Given material:

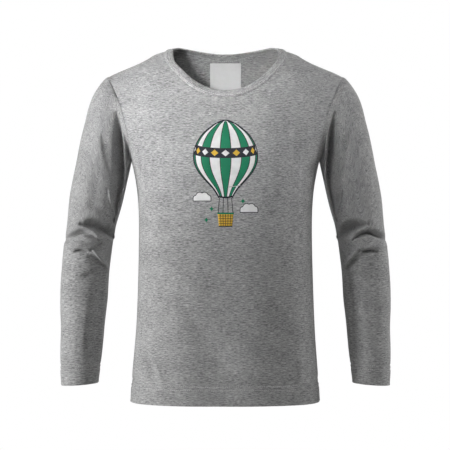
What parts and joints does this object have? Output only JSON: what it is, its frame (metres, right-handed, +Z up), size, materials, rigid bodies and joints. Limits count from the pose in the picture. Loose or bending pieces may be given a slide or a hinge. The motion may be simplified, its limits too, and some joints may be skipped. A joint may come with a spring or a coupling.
{
  "type": "long-sleeved t-shirt",
  "caption": "Child's long-sleeved crew-neck T-shirt in grey marl jersey with a printed hot-air balloon on the chest, shaped as worn.",
  "frame": {"origin": "midway between the two points where the shoulders meet the neck, on the wearer's axis", "axes": "+Z up along the wearer, -Y to the wearer's front, +X to the wearer's left"},
  "size_m": [0.4798, 0.1835, 0.5157],
  "materials": {
    "jersey": "grey marl cotton single jersey",
    "rib": "grey marl cotton rib knit",
    "label": "woven satin label, blank",
    "print": "screen print in green, white, navy and gold"
  },
  "bodies": {
    "root": {"front_panel": "jersey", "back_panel": "jersey", "left_sleeve": "jersey", "right_sleeve": "jersey", "left_forearm_sleeve": "jersey", "right_forearm_sleeve": "jersey", "neck_rib": "rib", "bottom_hem": "jersey", "left_cuff_hem": "jersey", "right_cuff_hem": "jersey", "neck_label": "label", "chest_print": "print"}
  },
  "joints": []
}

Goal of the exercise:
Each line of the listing above should be output exactly.

Task output:
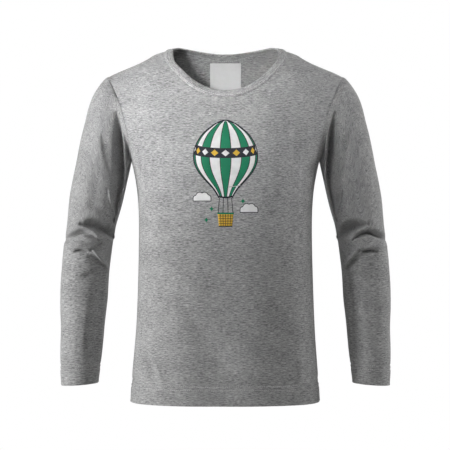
What parts and joints does this object have? Output only JSON: what it is, its frame (metres, right-handed, +Z up), size, materials, rigid bodies and joints. Limits count from the pose in the picture. Loose or bending pieces may be given a slide or a hinge. The motion may be simplified, its limits too, and some joints may be skipped. A joint may come with a spring or a coupling.
{
  "type": "long-sleeved t-shirt",
  "caption": "Child's long-sleeved crew-neck T-shirt in grey marl jersey with a printed hot-air balloon on the chest, shaped as worn.",
  "frame": {"origin": "midway between the two points where the shoulders meet the neck, on the wearer's axis", "axes": "+Z up along the wearer, -Y to the wearer's front, +X to the wearer's left"},
  "size_m": [0.4798, 0.1835, 0.5157],
  "materials": {
    "jersey": "grey marl cotton single jersey",
    "rib": "grey marl cotton rib knit",
    "label": "woven satin label, blank",
    "print": "screen print in green, white, navy and gold"
  },
  "bodies": {
    "root": {"front_panel": "jersey", "back_panel": "jersey", "left_sleeve": "jersey", "right_sleeve": "jersey", "left_forearm_sleeve": "jersey", "right_forearm_sleeve": "jersey", "neck_rib": "rib", "bottom_hem": "jersey", "left_cuff_hem": "jersey", "right_cuff_hem": "jersey", "neck_label": "label", "chest_print": "print"}
  },
  "joints": []
}